Suudi gazeteci Turki bin Abdulaziz al-Jasser, Suudi Arabistan'da terörizm ve vatana ihanet suçlamalarıyla yargılanarak idam edildi. Suudi İçişleri Bakanlığı, Jasser’in ölüm cezasını onaylayan Yüksek Mahkeme kararını kamuoyuna duyurdu. Ancak insan hakları aktivistleri ve destekçileri, Jasser’in asıl suçunun, sosyal medya üzerinden krallık yönetimini eleştirmek ve yolsuzlukları ifşa etmek olduğunu savunuyor.
2018 yılında evine düzenlenen baskında gözaltına alınan Jasser’in elektronik cihazlarına el konuldu ve Twitter üzerinden yönettiği bir hesap sebebiyle suçlandı. İnsan hakları örgütleri ve muhalifler, bu infazın Suudi Arabistan'ın eleştiriye tahammülsüzlüğünün bir göstergesi olduğunu belirtti.
Cemal Kaşıkçı cinayetiyle paralellikler
Jasser’in idamı, 2018 yılında İstanbul’daki Suudi Konsolosluğu’nda öldürülen gazeteci Cemal Kaşıkçı’nın cinayetiyle kıyaslanıyor. Suudi muhalif Sa’ad al-Faqih, Jasser’in infazını “Kaşıkçı cinayetinden daha ciddi.” olarak nitelendirdi ve bunun Suudi yönetiminin yeni bir baskı dönemine geçtiğini gösterdiğini söyledi. Faqih, “Kaşıkçı gizlice öldürüldü, Jasser ise yargı süreci kullanılarak açıkça idam edildi ve bu bir zafer gibi sunuldu.” dedi.

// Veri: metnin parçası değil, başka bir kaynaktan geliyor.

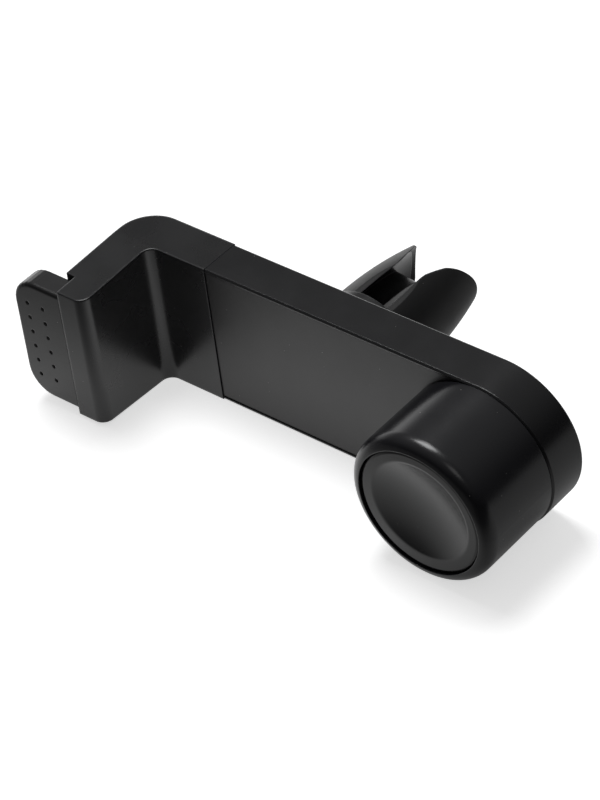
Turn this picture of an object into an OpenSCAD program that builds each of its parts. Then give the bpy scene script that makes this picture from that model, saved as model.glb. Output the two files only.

Sosyal medya paylaşımlarına yönelik baskılar
Veliaht Prens Muhammed bin Selman’ın reform politikaları dünya çapında dikkat çekerken, Suudi Arabistan’da sosyal medya paylaşımları nedeniyle verilen ağır cezalar da artış gösteriyor. Örneğin, İngiltere’de eğitim gören Salma al-Shehab, Twitter’daki paylaşımları nedeniyle 34 yıl hapis cezasına çarptırılmış, uluslararası baskılar sonucunda serbest bırakılmıştı. Ancak Ahmed al-Doush gibi birçok kişi, sosyal medya paylaşımları nedeniyle hâlâ hapis cezasıyla karşı karşıya.
İnsan hakları savunucuları, Jasser’in idamının uluslararası toplumun Cemal Kaşıkçı cinayetindeki başarısızlığının bir sonucu olduğunu ve Suudi yönetiminin cezasızlıkla cesaretlendiğini ifade ediyor. Reprieve örgütünden Jeed Basyouni, “Suudi Arabistan’da Muhammed bin Selman’ı eleştirmenin cezası ölüm.” diyerek durumu özetledi.